Objective: Copy the lines holding the word "link", all of them.

***** Data lines

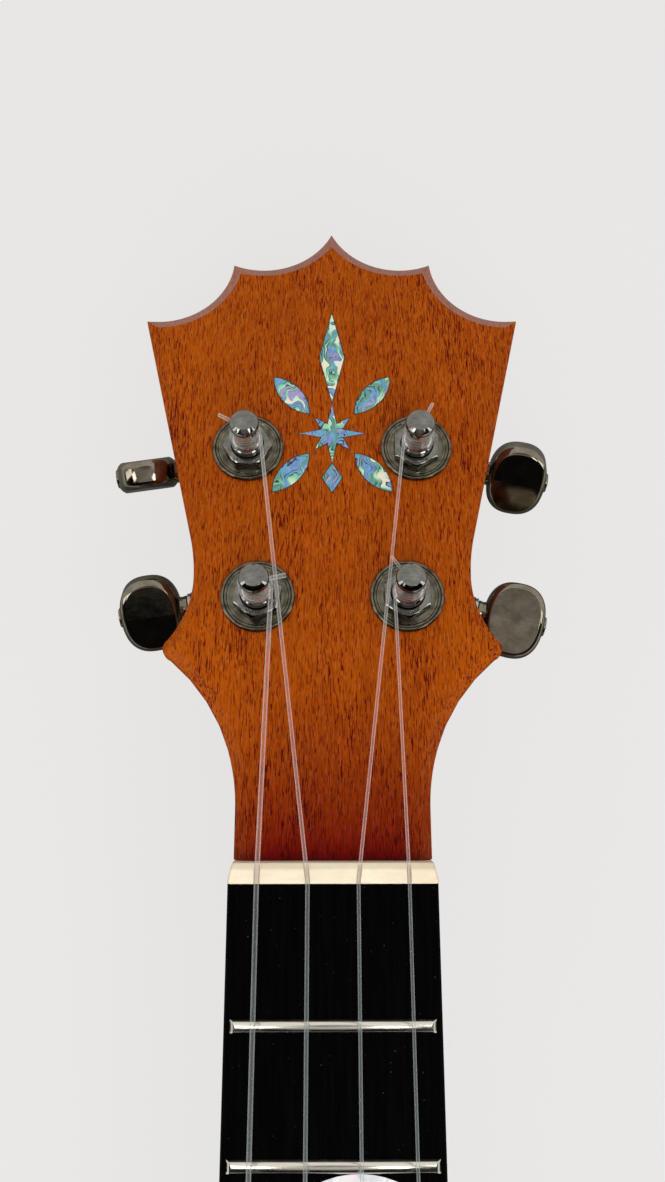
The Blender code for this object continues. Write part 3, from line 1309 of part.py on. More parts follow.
def make_housing(name, parent, side, metal):
    top = -HEAD_THICKNESS - SEAT_GAP
    well = WHEEL_TIP_RADIUS + SEAT_GAP
    channel = WORM_CREST_RADIUS + SEAT_GAP
    bottom = -SHAFT_DEPTH - channel - HOUSING_FLOOR
    reach_worm = GEAR_CENTRES + channel + HOUSING_WALL
    reach_wheel = well + HOUSING_WALL
    span_y = (-reach_wheel, reach_worm) if side > 0 else (-reach_worm, reach_wheel)
    half = max(HOUSING_HALF_LENGTH, worm_half_length() + SHAFT_TAIL_LENGTH + HOUSING_WALL)
    span_x = (-half, half)
    outer = rounded_rectangle(span_x, span_y, HOUSING_CORNER)
    inner = rounded_rectangle(
        (span_x[0] + HOUSING_BEVEL, span_x[1] - HOUSING_BEVEL),
        (span_y[0] + HOUSING_BEVEL, span_y[1] - HOUSING_BEVEL),
        HOUSING_CORNER - HOUSING_BEVEL / 2,
    )
    rings = [
        [Vector((x, y, bottom)) for x, y in inner],
        [Vector((x, y, bottom + HOUSING_BEVEL)) for x, y in outer],
        [Vector((x, y, top)) for x, y in outer],
    ]
    housing = add_solid(name, ring_solid(rings), metal, parent=parent, smooth=35)
    along_shaft = (
        Matrix.Translation((0, side * GEAR_CENTRES, -SHAFT_DEPTH)) @ Matrix.Rotation(math.pi / 2, 4, "Y")
    )
    collar = turned([(COLLAR_ROOT_RADIUS, half - HOUSING_WALL / 2), (COLLAR_RADIUS, COLLAR_REACH)])
    boolean(housing, "UNION", add_solid("collar_form_" + name, collar, metal, parent, along_shaft))
    ear_x = (-half - EAR_LENGTH, -half + HOUSING_WALL / 2)
    ear = rounded_rectangle(ear_x, (-EAR_WIDTH / 2, EAR_WIDTH / 2), EAR_WIDTH / 2.2)
    ear = extruded(ear, top - EAR_THICKNESS, top - GLUE_GAP)
    boolean(housing, "UNION", add_solid("ear_form_" + name, ear, metal, parent))
    screw_ends = (top - 2 * EAR_THICKNESS, top + EAR_THICKNESS)
    ear_hole = turned([(EAR_HOLE_RADIUS, z) for z in screw_ends], 10)
    ear_place = Matrix.Translation((-half - EAR_LENGTH * 0.55, 0, 0))
    ear_cutter = add_solid("ear_hole_cutter_" + name, ear_hole, metal, parent, ear_place)
    boolean(housing, "DIFFERENCE", ear_cutter)
    wheel_low = -SHAFT_DEPTH - WHEEL_THICKNESS / 2
    pivot = POST_PIVOT_RADIUS + RUN_CLEARANCE
    wheel_well = turned(
        [
            (pivot, wheel_low - POST_PIVOT_LENGTH - SEAT_GAP),
            (pivot, wheel_low - SEAT_GAP),
            (well, wheel_low - SEAT_GAP),
            (well, top + HOUSING_WALL),
        ]
    )
    boolean(housing, "DIFFERENCE", add_solid("wheel_well_cutter_" + name, wheel_well, metal, parent))
    channel_half = worm_half_length() + RUN_CLEARANCE
    angles = np.linspace(-math.pi / 2, math.pi / 2, 9)
    arc = [(channel * math.sin(a), -channel * math.cos(a)) for a in angles]
    profile = arc + [(channel, SHAFT_DEPTH), (-channel, SHAFT_DEPTH)]
    left = [Vector((-channel_half, y, z)) for y, z in profile]
    right = [Vector((channel_half, y, z)) for y, z in profile]
    channel_place = Matrix.Translation((0, side * GEAR_CENTRES, -SHAFT_DEPTH))
    worm_channel = ring_solid([left, right])
    channel_cutter = add_solid("worm_channel_cutter_" + name, worm_channel, metal, parent, channel_place)
    boolean(housing, "DIFFERENCE", channel_cutter)
    shaft_bore = turned(
        [
            (SHAFT_TAIL_RADIUS + RUN_CLEARANCE, -channel_half - SHAFT_TAIL_LENGTH - SEAT_GAP),
            (SHAFT_TAIL_RADIUS + RUN_CLEARANCE, 0),
            (SHAFT_RADIUS + RUN_CLEARANCE, 0),
            (SHAFT_RADIUS + RUN_CLEARANCE, COLLAR_REACH + HOUSING_WALL),
        ]
    )
    bore_cutter = add_solid("shaft_bore_cutter_" + name, shaft_bore, metal, parent, along_shaft)
    boolean(housing, "DIFFERENCE", bore_cutter)


def make_tuner(name, head, finishes):
    side, (x, t), lean, button_turn, hex_turn, tail = TUNERS[name]
    heading = -math.radians(lean) if side > 0 else math.pi + math.radians(lean)
    matrix = Matrix.Translation((side * x, t, 0)) @ Matrix.Rotation(heading, 4, "Z")
    post_axis = add_empty("post_axis_" + name, head, matrix)
    shaft_axis = add_empty(
        "shaft_axis_" + name, post_axis, Matrix.Translation((0, side * GEAR_CENTRES, -SHAFT_DEPTH))
    )
    make_housing("housing_" + name, post_axis, side, finishes["dark"])
    make_post("post_" + name, post_axis, math.radians(tail) - heading, finishes["steel"], finishes["dark"])
    make_bushing("bushing_" + name, post_axis, hex_turn - math.degrees(heading), finishes["dark"])
    make_worm_shaft("worm_shaft_" + name, shaft_axis, math.pi if side < 0 else 0, finishes["steel"])
    make_button("button_" + name, shaft_axis, button_turn, finishes["dark"])


def main():
    clear_scene()
    mahogany = make_material("mahogany", (0.36, 0.09, 0.015), 0.35)
    spruce = make_material("spruce", (0.72, 0.53, 0.3), 0.6)
    ebony = make_material("ebony", (0.012, 0.011, 0.011), 0.25)
    rosewood = make_material("rosewood", (0.06, 0.028, 0.018), 0.4)
    bone = make_material("bone", (0.88, 0.83, 0.68), 0.35)
    fret_metal = make_material("nickel_silver", (0.75, 0.72, 0.64), 0.25, 1.0)
    nylon = make_material("clear_nylon", (0.78, 0.72, 0.68), 0.2)
    finishes = {
        "dark": make_material("smoked_nickel", (0.16, 0.155, 0.14), 0.15, 1.0),
        "steel": make_material("brushed_steel", (0.62, 0.62, 0.6), 0.28, 1.0),
    }
    make_body(mahogany, spruce)
    make_bridge(rosewood, bone, spruce)
    make_neck(mahogany)
    make_headplate(mahogany)
    make_fingerboard(ebony, fret_metal)
    make_nut(bone)
    head = add_empty("head_frame", None, HEAD_FRAME)
    for name in TUNERS:
        make_tuner(name, head, finishes)
    for name in STRINGS:
        make_string(name, nylon)


main()
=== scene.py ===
import math

import bmesh
import bpy
import numpy as np
from mathutils import Matrix, Vector


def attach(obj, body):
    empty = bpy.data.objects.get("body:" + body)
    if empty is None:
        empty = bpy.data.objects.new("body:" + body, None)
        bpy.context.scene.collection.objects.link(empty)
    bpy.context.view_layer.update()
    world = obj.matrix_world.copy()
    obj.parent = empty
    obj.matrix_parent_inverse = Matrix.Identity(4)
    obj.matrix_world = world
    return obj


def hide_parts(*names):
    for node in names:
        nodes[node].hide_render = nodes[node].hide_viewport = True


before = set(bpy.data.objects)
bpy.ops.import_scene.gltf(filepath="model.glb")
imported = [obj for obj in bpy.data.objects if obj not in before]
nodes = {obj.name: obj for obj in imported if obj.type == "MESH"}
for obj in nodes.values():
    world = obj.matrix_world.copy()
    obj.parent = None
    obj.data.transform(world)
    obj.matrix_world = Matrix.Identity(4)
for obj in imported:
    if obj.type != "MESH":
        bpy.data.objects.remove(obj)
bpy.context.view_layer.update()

print("frame:", len(nodes), "nodes")

# Places that every piece shares, in metres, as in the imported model
places = {
    "nutY": 0.2024513, "boardTop": 0.0745, "bodyDepth": 0.07, "headTilt": math.radians(10.2),
    "headDrop": 0.002, "nutThickness": 0.0036, "scaleLength": 0.432, "bodyFret": 14, "glueGap": 0.00015,
}
headFrame = (
    Matrix.Translation((0, places["nutY"] + places["nutThickness"], places["boardTop"] - places["headDrop"]))
    @ Matrix.Rotation(-places["headTilt"], 4, "X")
)
# Side and place of each post, and in degrees the shaft's lean and the turn of button, hexagon and string end
tuners = {
    "upper_bass": {"side": -1, "post": (0.0172, 0.0819), "lean": 8.5, "button": 66, "hex": 0, "tail": 151},
    "lower_bass": {"side": -1, "post": (0.0146, 0.05), "lean": 9.0, "button": -37, "hex": 18, "tail": 12},
    "upper_treble": {"side": 1, "post": (0.0172, 0.0819), "lean": 10.5, "button": 50, "hex": 29, "tail": 63},
    "lower_treble": {"side": 1, "post": (0.0146, 0.05), "lean": 13.0, "button": 20, "hex": 33, "tail": 125},
}
strings = {
    "string_g": {"across": -1.5, "diameter": 0.00091, "tuner": "lower_bass"},
    "string_c": {"across": -0.5, "diameter": 0.00076, "tuner": "upper_bass"},
    "string_e": {"across": 0.5, "diameter": 0.00066, "tuner": "upper_treble"},
    "string_a": {"across": 1.5, "diameter": 0.00061, "tuner": "lower_treble"},
}


def fromNut(distance):
    return places["nutY"] - distance


def fretDistance(number):
    return places["scaleLength"] * (1 - 2 ** (-number / 12))


def postSpot(tuner):
    return Vector((tuner["side"] * tuner["post"][0], tuner["post"][1], 0))


def addObject(name, data, matrix=None):
    thing = bpy.data.objects.new(name, data)
    bpy.context.scene.collection.objects.link(thing)
    if matrix is not None:
        thing.matrix_world = matrix
    return thing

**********

Result:
        bpy.context.scene.collection.objects.link(empty)
    bpy.context.scene.collection.objects.link(thing)